Charlotte’s best friend, Ellen Nussey, noted Anne and Emily were, “like twins, inseparable companions in the very closest sympathy, which never had any interruption.”  Indeed, it was only to Anne that the reclusive Emily ever opened up.

Deeply religious and ambitious, Anne was determined from an early age to succeed at all she set out to do.   While all of her siblings had failed at their career attempts away from home, Anne used her faith to survive her two tenures as a governess.   First, at the age of eighteen, for the Inghams of Blake Hall, Mirfield; and later with the Robinson family of Thorp Green.  Governesses were not only paid less than the general servant or lady’s maid, but they found themselves in very lonely situations.  They were not part of the family and the other servants usually shunned them.

Anne depicted these experiences as a governess in Agnes Grey.   Written in a simple, down-to-earth style, it was deeply overshadowed by Charlotte’s Jane Eyre.   In 1848, The Atlas critiqued, “Perhaps we shall best describe it as a coarse imitation of one of Miss Austen’s charming stories.”  Douglas Jerrold’s Weekly Paper, while dismissing  the character Agnes as being inferior to Jane, did commend the authoress on her extraordinary powers of observation.

Anne used these powers on her second novel, The Tenant of Wildfell Hall.   Inspired by the horrors she’d witnessed of  Branwell’s addiction  to liquor and drugs, she wrote an unflinching account on alcoholism.   The general public and reviewers were outraged at the story of a woman who “steals” her child,  runs away from her alcoholic  husband, and finds love with another man while in hiding.   Realistic, sharp, and unsentimental, the novel was years before its time.  

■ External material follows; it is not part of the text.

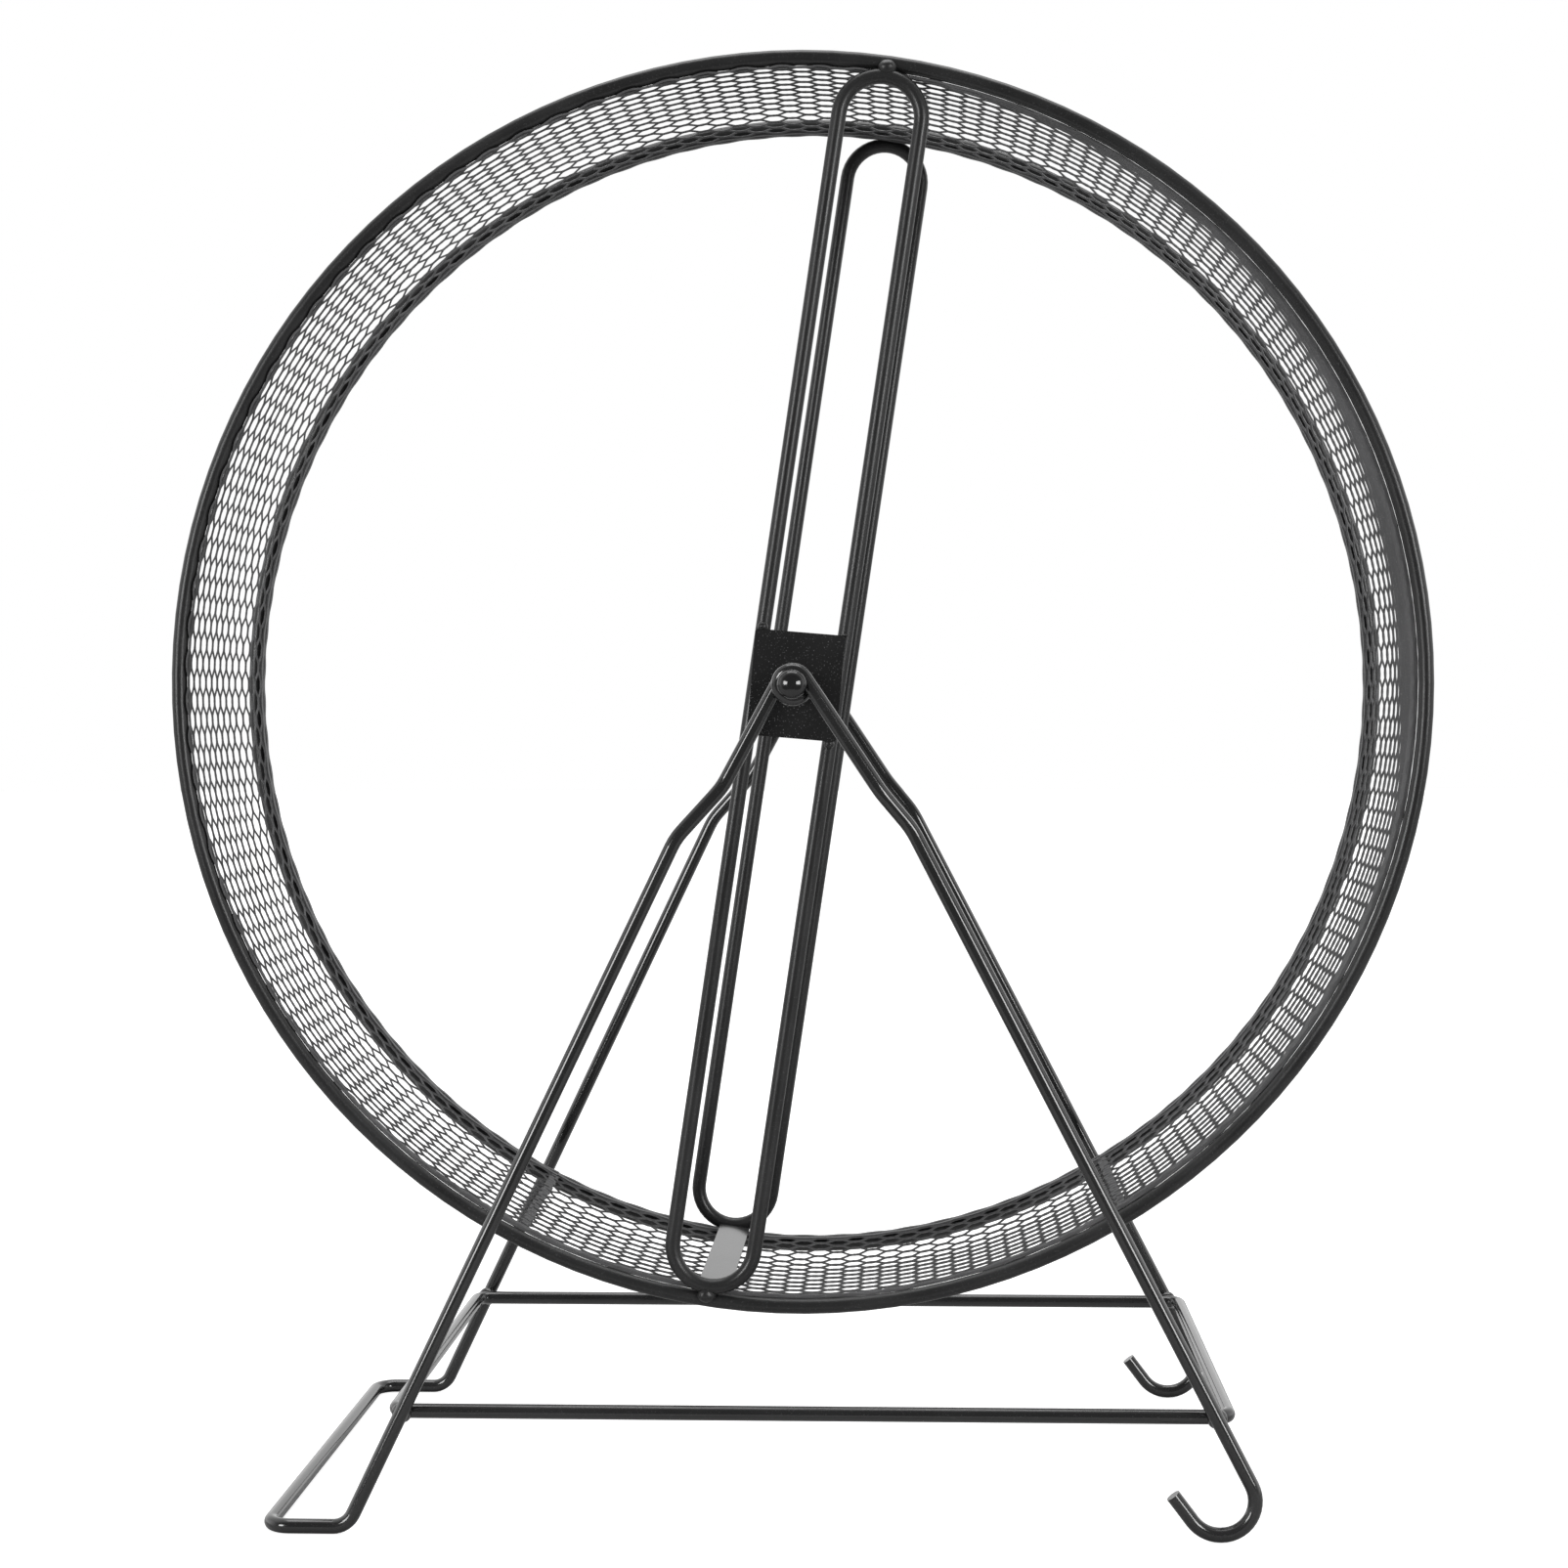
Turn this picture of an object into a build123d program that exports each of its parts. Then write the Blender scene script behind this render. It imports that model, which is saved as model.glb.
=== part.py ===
from build123d import *
from math import acos, atan2, cos, degrees, hypot, pi, radians, sin, sqrt, tan
import os

os.makedirs("parts", exist_ok=True)

# Sizes in millimetres, angles in degrees. X runs to the right, Y away from the viewer, Z up.
# The origin lies on the ground straight below the axle.

# The running wheel
wheel_diameter = 290.0
ground_clearance = 44.0
rim_wire_diameter = 3.5
rim_spacing = 77.0
loop_wire_diameter = 3.5
loop_width = 18.9
loop_lean = 8.6
weld_gap = 0.1

# The running mesh: its sheet, its folded edges and its staggered diamond gaps
mesh_sheet = 0.6
mesh_rim_gap = 0.02
mesh_setback = 0.5
mesh_loop_gap = 0.15
hem_width = 5.0
strand_width = 2.9
mesh_arc_count = 36
patch_arc_count = 6
rows_per_arc = 2
gaps_per_row = 4
patch_end_angle = 31.7

# The strip that stiffens the mesh between the two loops' lower ends
strip_width = 7.6
strip_thickness = 0.7
strip_setback = 2.0
strip_gap = 0.02
strip_position = 8.0

# The hub
plate_width = 20.5
plate_height = 24.3
plate_thickness = 1.0
plate_corner_radius = 0.8
plate_turn = 5.0
pin_diameter = 2.9
pin_head_diameter = 6.6
pin_flange_thickness = 0.6
pin_dome_height = 2.4
dome_span_count = 4
pin_tail_diameter = 5.0
pin_tail_thickness = 0.9
spacer_diameter = 6.2
spacer_length = 12.1
spacer_clearance = 0.1
running_clearance = 0.05
end_clearance = 0.3

# The stand's one long wire: eyes on top, shoulders, legs, foot on the left and hooks on the right
stand_wire_diameter = 3.3
eye_coil_gap = 0.5
left_collar_reach = 16.0
left_collar_drop = 22.9
left_shoulder_reach = 26.3
left_shoulder_drop = 34.2
right_collar_reach = 19.6
right_collar_drop = 24.0
right_shoulder_reach = 26.4
right_shoulder_drop = 32.2
shoulder_spread = 2.3
foot_spread = 7.5
heel_reach = 99.8
foot_length = 18.0
hook_reach = 106.3
shoulder_bend_radius = 14.0
foot_bend_radius = 5.0
hook_bend_radius = 7.5
hook_flat = 0.3
hook_tip_length = 7.1
hook_tip_angle = 37.0
eye_span_count = 16

# The closed wire frame that ties the four legs together
brace_wire_diameter = 3.3
brace_height = 26.6
brace_left_overhang = 2.0
brace_right_overhang = 2.8
brace_corner_radius = 3.3

# Weld beads
brace_bead_radius = 2.9
loop_bead_radius = 2.6
plate_bead_radius = 1.2

# Derived sizes
axle_height = wheel_diameter / 2 + ground_clearance
rim_radius = (wheel_diameter - rim_wire_diameter) / 2
rim_offset = rim_spacing / 2
mesh_radius = rim_radius - rim_wire_diameter / 2 - mesh_rim_gap
mesh_edge = rim_offset - mesh_setback
hem_inner_radius = mesh_radius - 2 * mesh_sheet
loop_offset = mesh_edge + mesh_loop_gap + loop_wire_diameter / 2
loop_half_width = loop_width / 2
loop_rim_distance = (loop_wire_diameter + rim_wire_diameter) / 2 + weld_gap
loop_reach = rim_radius - sqrt(loop_rim_distance ** 2 - (loop_offset - rim_offset) ** 2)
loop_end_centre = loop_reach - loop_half_width
plate_inner = loop_offset + loop_wire_diameter / 2
plate_outer = plate_inner + plate_thickness
eye_radius = pin_diameter / 2 + running_clearance + stand_wire_diameter / 2
left_layer = plate_outer + spacer_length + end_clearance + stand_wire_diameter / 2
ground_level = stand_wire_diameter / 2

axle_point = (0, 0, axle_height)
axle = Axis(axle_point, (0, 1, 0))
profile_plane = Plane(origin=axle_point, x_dir=(1, 0, 0), z_dir=(0, 0, 1))
ends = (("front", -1), ("rear", 1))


# Share of the way from one layer of an eye to the other, flat at both ends of the coil.
def layer_share(turn_share):
    return turn_share ** 2 * (3 - 2 * turn_share)


# Each eye starts where the right leg's line touches its circle, makes one full turn more than
# it needs, and leaves along the left leg's line.
eye_start = atan2(-right_collar_drop, right_collar_reach)
eye_start = eye_start + acos(eye_radius / hypot(right_collar_reach, right_collar_drop))
eye_end = atan2(-left_collar_drop, -left_collar_reach) + 2 * pi
eye_end = eye_end - acos(eye_radius / hypot(left_collar_reach, left_collar_drop))
eye_sweep = eye_end - eye_start + 2 * pi
eye_step = (stand_wire_diameter + eye_coil_gap) / layer_share(2 * pi / eye_sweep)
right_layer = left_layer + eye_step
shoulder_layer = left_layer + shoulder_spread
foot_layer = shoulder_layer + foot_spread


# A point of an eye's coil, at a share of the way from the right leg's side to the left leg's.
def eye_point(end, turn_share):
    angle = eye_start + eye_sweep * turn_share
    depth = right_layer + (left_layer - right_layer) * layer_share(turn_share)
    return Vector(eye_radius * cos(angle), end * depth, axle_height + eye_radius * sin(angle))


# The direction of the coil at the same share.
def eye_direction(end, turn_share):
    angle = eye_start + eye_sweep * turn_share
    step_slope = 6 * turn_share * (1 - turn_share) * (left_layer - right_layer) / eye_sweep
    return Vector(-eye_radius * sin(angle), end * step_slope, eye_radius * cos(angle)).normalized()


# The coil as pairs of arcs that meet smoothly, each given by its start, end and direction.
def eye_arcs(end):
    arcs = []
    for index in range(eye_span_count):
        start = eye_point(end, index / eye_span_count)
        start_direction = eye_direction(end, index / eye_span_count)
        finish = eye_point(end, (index + 1) / eye_span_count)
        finish_direction = eye_direction(end, (index + 1) / eye_span_count)
        way = finish - start
        both = start_direction + finish_direction
        closeness = 2 * (1 - start_direction.dot(finish_direction))
        reach = sqrt(way.dot(both) ** 2 + closeness * way.dot(way)) - way.dot(both)
        reach = reach / closeness
        middle = (start + finish + (start_direction - finish_direction) * reach) / 2
        middle_direction = finish - finish_direction * reach - start - start_direction * reach
        arcs.append((start, middle, start_direction))
        arcs.append((middle, finish, middle_direction.normalized()))
    return arcs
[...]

It  proved as controversial as Emily’s, Wuthering Heights.

Anne was branded immoral.   Undaunted,  she set out to write a third novel.    However,  in September of 1848, Branwell died after years of alcohol abuse.   Only three months later, Anne’s beloved companion, Emily, succumbed to tuberculosis.

One year later, Anne was diagnosed with the same disease.    She begged Charlotte to bring her to Scarborough (a seaside resort that Anne had first visited with the Robinsons).  Anne always loved the sea and hoped for its curative powers.   Charlotte and her father eschewed the idea for Anne was barely able to walk by now.

Seeking support for her plan, Anne wrote to Ellen Nussey: “I have a more serious reason than this for my impatience of delay: the doctors say that change of air or removal to a better climate would hardly ever fail of success in consumptive cases if taken in time, but the reason why there are so many disappointments is, that it is generally deferred till it is too late. Now I would not commit this error; and to say the truth, though I suffer much less from pain and fever than I did when you were with us, I am decidedly weaker and very much thinner my cough still troubles me a good deal, especially in the night, and, what seems worse than all, I am subject to great shortness of breath on going up stairs or any slight exertion. Under these circumstances I think there is no time to be lost… I have no horror of death: if I thought it inevitable I think I could quietly resign myself to the prospect… But I wish it would please God to spare me not only for Papa’s and Charlotte’s sakes, but because I long to do some good in the world before I leave it. I have many schemes in my head for future practisehumble and limited indeedbut still I should not like them all to come to nothing, and myself to have lived to so little purpose. But God’s will be done.”

Anne and Charlotte set off for Scarborough on May 24, 1849.   Anne spent her final days enjoying the horizons of her beloved sea.

Anne Bronte died on May 28, 1849.   Her last words to Charlotte were, “take courage.”


Wuthering Heights-song by Kate Bush

Wuthering Heights by Emily Bronte is my favorite novel.   Emily’s novel and her fierce poetry have been a huge influence on me.  Although my own writing style is more down-to-earth (despite the dark subjects I tackle), Emily’s dramatic and fearless writing remains an inspiration.